Le référendum britannique est un choc : comment ce pays a-t-il pu voter contre ses intérêts ? Au-delà de la stupeur et de l'incompréhension, il nous faut identifier les défis qui, après le vote, émergent pour le Royaume-Uni et l’Union européenne.
Le premier enjeu est la crise profonde, sociale, politique et constitutionnelle, que traverse le Royaume-Uni, comme bon nombre de pays européens. Comme d'autres avant lui, ce vote exprime un choix du repli et de la fermeture. Partout en Europe, la crainte de l'ouverture est à l’œuvre, y compris en France. S’il est une leçon à retenir de ce vote britannique, c’est que l'Union européenne devient la victime expiatoire de cette profonde crise du politique. Or adhérer à l’idée européenne, c’est plus que jamais partager les valeurs d’une société ouverte et universaliste, respectueuse des histoires et identités différentes.
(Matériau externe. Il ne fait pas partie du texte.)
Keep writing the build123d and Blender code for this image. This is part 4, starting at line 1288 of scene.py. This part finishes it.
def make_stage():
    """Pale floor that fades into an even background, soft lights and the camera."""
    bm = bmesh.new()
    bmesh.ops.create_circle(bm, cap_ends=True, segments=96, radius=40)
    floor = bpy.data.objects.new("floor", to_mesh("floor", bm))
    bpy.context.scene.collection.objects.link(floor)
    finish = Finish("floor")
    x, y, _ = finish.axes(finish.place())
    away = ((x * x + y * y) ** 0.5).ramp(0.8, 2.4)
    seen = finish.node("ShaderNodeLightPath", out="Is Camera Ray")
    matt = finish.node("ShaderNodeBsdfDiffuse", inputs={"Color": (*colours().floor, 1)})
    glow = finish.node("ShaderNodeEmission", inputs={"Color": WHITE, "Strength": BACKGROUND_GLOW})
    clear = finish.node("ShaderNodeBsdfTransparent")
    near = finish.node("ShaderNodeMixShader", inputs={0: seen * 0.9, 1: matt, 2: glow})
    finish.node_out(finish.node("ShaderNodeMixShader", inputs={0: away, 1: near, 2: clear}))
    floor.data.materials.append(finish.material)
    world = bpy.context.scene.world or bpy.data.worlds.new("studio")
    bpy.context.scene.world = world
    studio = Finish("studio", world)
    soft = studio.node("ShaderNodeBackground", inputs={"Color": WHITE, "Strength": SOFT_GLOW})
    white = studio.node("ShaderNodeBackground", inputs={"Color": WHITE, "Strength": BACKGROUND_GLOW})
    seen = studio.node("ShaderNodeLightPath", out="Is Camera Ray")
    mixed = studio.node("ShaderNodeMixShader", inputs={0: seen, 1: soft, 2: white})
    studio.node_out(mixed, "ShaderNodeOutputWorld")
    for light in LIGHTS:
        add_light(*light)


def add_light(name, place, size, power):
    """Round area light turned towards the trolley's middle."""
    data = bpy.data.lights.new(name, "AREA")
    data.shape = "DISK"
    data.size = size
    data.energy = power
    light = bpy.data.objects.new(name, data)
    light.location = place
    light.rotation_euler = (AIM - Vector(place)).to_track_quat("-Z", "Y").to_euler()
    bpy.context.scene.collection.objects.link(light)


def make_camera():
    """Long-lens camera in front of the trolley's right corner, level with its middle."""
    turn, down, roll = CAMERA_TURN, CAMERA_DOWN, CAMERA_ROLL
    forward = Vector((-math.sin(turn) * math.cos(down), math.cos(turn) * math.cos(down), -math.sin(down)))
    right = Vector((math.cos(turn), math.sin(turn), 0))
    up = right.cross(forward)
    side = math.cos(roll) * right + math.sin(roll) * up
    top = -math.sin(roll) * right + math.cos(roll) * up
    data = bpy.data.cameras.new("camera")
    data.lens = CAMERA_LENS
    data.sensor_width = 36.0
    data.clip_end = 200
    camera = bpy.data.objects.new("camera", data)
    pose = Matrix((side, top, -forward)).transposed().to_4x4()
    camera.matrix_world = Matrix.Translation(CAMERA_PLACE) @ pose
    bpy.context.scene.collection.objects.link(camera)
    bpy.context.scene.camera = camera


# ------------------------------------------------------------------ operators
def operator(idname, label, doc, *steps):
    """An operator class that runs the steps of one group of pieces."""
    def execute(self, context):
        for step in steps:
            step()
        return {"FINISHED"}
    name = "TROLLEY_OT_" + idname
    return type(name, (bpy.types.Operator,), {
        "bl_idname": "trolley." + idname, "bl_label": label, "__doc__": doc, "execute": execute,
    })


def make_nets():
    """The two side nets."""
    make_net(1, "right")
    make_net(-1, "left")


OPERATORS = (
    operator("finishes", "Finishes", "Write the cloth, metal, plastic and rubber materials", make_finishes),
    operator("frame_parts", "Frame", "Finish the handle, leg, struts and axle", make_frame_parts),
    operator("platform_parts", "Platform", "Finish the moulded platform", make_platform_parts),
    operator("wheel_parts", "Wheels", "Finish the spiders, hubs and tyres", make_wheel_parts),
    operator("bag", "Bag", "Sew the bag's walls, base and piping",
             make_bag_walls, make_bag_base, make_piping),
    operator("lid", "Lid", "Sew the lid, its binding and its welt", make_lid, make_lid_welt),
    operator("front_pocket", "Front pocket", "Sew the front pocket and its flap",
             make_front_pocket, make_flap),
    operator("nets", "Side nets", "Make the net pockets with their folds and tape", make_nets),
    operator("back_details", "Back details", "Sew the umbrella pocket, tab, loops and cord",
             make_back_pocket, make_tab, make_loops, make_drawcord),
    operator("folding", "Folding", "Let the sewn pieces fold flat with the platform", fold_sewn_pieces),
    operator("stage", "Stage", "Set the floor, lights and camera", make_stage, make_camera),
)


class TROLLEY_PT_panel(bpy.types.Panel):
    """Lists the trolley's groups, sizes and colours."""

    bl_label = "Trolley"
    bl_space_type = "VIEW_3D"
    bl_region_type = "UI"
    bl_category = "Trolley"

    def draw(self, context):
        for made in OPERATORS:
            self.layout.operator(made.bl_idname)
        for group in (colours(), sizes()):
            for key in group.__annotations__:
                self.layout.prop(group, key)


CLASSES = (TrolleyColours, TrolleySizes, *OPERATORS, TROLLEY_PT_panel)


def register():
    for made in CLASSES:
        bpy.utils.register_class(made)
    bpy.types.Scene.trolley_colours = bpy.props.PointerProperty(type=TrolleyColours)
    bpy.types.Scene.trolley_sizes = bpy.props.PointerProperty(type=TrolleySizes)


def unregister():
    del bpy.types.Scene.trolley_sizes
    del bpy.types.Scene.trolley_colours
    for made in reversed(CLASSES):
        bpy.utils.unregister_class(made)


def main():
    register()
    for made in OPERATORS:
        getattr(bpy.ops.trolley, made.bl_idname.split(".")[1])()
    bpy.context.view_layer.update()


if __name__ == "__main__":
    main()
Le deuxième enjeu est l'avenir de la relation entre le Royaume-Uni et l'Union européenne. Ici, il s'agira d'une négociation entre des intérêts britanniques et européens plus ou moins convergents. Mais une chose est sûre : les options pour le Royaume-Uni sont très limitées. Quel que soit le modèle choisi, le retour à une certaine souveraineté est incompatible avec des concessions européennes. Inversement, toute tentative de préserver certains éléments de l’acquis passera par un renoncement douloureux aux mensonges colportés pendant la campagne du référendum.
Le troisième enjeu est celui de l'avenir de l'Union européenne à 27. A l’approche du soixantième anniversaire du Traité de Rome en mars 2017, l’heure est venue, enfin et même dans des circonstances dramatiques, de porter le regard sur les soixante prochaines années. S'atteler aux défis du XXIème siècle, c'est donner à l'Union européenne le projet de réguler la mondialisation car seul le poids d’une Europe unie et renforcée dans ses moyens d’action peut réussir à en faire changer le cours.
Pour cela, l’Union Européenne doit répondre à quatre crises : la crise de gouvernance économique européenne et l'absence de contrôle du capitalisme financier mondial ; la crise des ressources naturelles et l’urgence de la transition énergétique ; la crise de la protection et de la gestion des frontières, qui met en exergue l’absence de politique migratoire commune ; et enfin, les menaces pour la sécurité intérieure, comme la menace terroriste mondiale, contre lesquelles les moyens nationaux sont structurellement insuffisants.
Si ce débat stratégique n'est pas mené au plus vite, ou s'il échoue, alors devront être envisagées de nouvelles formes d'intégration différenciée. Pour sauver l’essentiel, l’Europe aurait alors à réduire son périmètre, au moins temporairement, ceux qui le souhaitent participant à des coopérations renforcées pour gérer ensemble leur énergie, leurs frontières et donc l’immigration, et leur sécurité intérieure.
C’est à ces arbitrages existentiels que doivent désormais procéder les dirigeants européens. Et c’est à y prendre part activement, courageusement, que devra s’atteler le prochain président de la République française. C'est donc de candidats profondément ambitieux et réformateurs pour la France et pour l'Europe dont la campagne présidentielle de 2017 aura besoin. Se présenter au suffrage des électeurs en laissant croire que les enjeux d'avenir pour la France et l’Europe sont différents relèverait de la même supercherie dramatique que celle qui a mené au Brexit.